It spins up to speed on tarmac faster than my kona work bike. The kona has slicks!

OK some of that is down to the XTR-level bearings on the merlin that the kona plain doesn't have, but the weight has its role too.

It's 20.7lbs with the pace RC31s on, and that's a pretty sturdy build.

I remain largely unconvinced that a lot of this isn't more about power of suggestion, than anything else. Yes I get the clichés about an ounce off the wheels and a pound off the frame, and all. And I don't doubt there's something in the notion that well built frames have a certain something.

All the same, basic laws of science come to play, which is why I lean towards some of this being placebo - how many of those focused on the weight, build and quality of their bikes couldn’t easily stand to lose a few pounds in bodyweight too? Half a stone, maybe, even a stone?

Perhaps that quote by Kate Moss was ill advised for her demographs, but all the same I've always truly felt and demonstrated my best performances in the saddle when I've been on a decent bike, but just as importantly, if not more so, been in my best shape.

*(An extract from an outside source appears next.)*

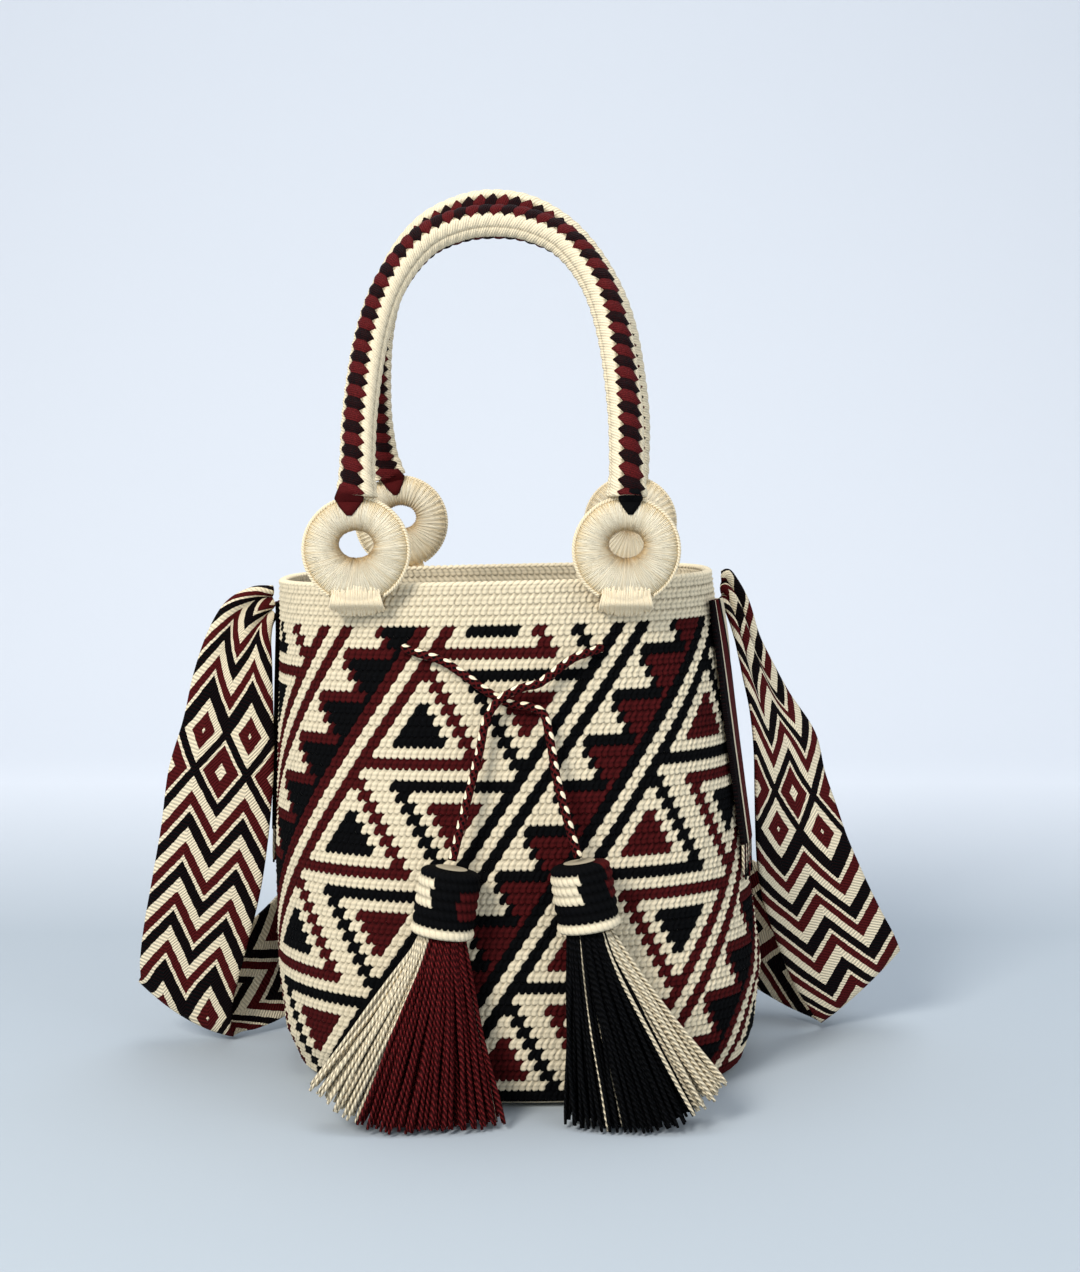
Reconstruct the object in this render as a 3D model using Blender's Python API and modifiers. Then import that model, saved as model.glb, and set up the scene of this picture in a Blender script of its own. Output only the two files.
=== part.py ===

For all those who truly feel that a seriously light bike feels like nothing else, in my experience it pales into triviality compared to how being in serious condition feels.

None of that is advocacy of not having any consideration as to the weight of your bike - merely that most of it at least appears somewhat skewed and out of proportion. I'd rather feel at my fittest and fighting weight on a middling weight of bike, than a ways off my best in weight and fitness on some obsessively lightened bike.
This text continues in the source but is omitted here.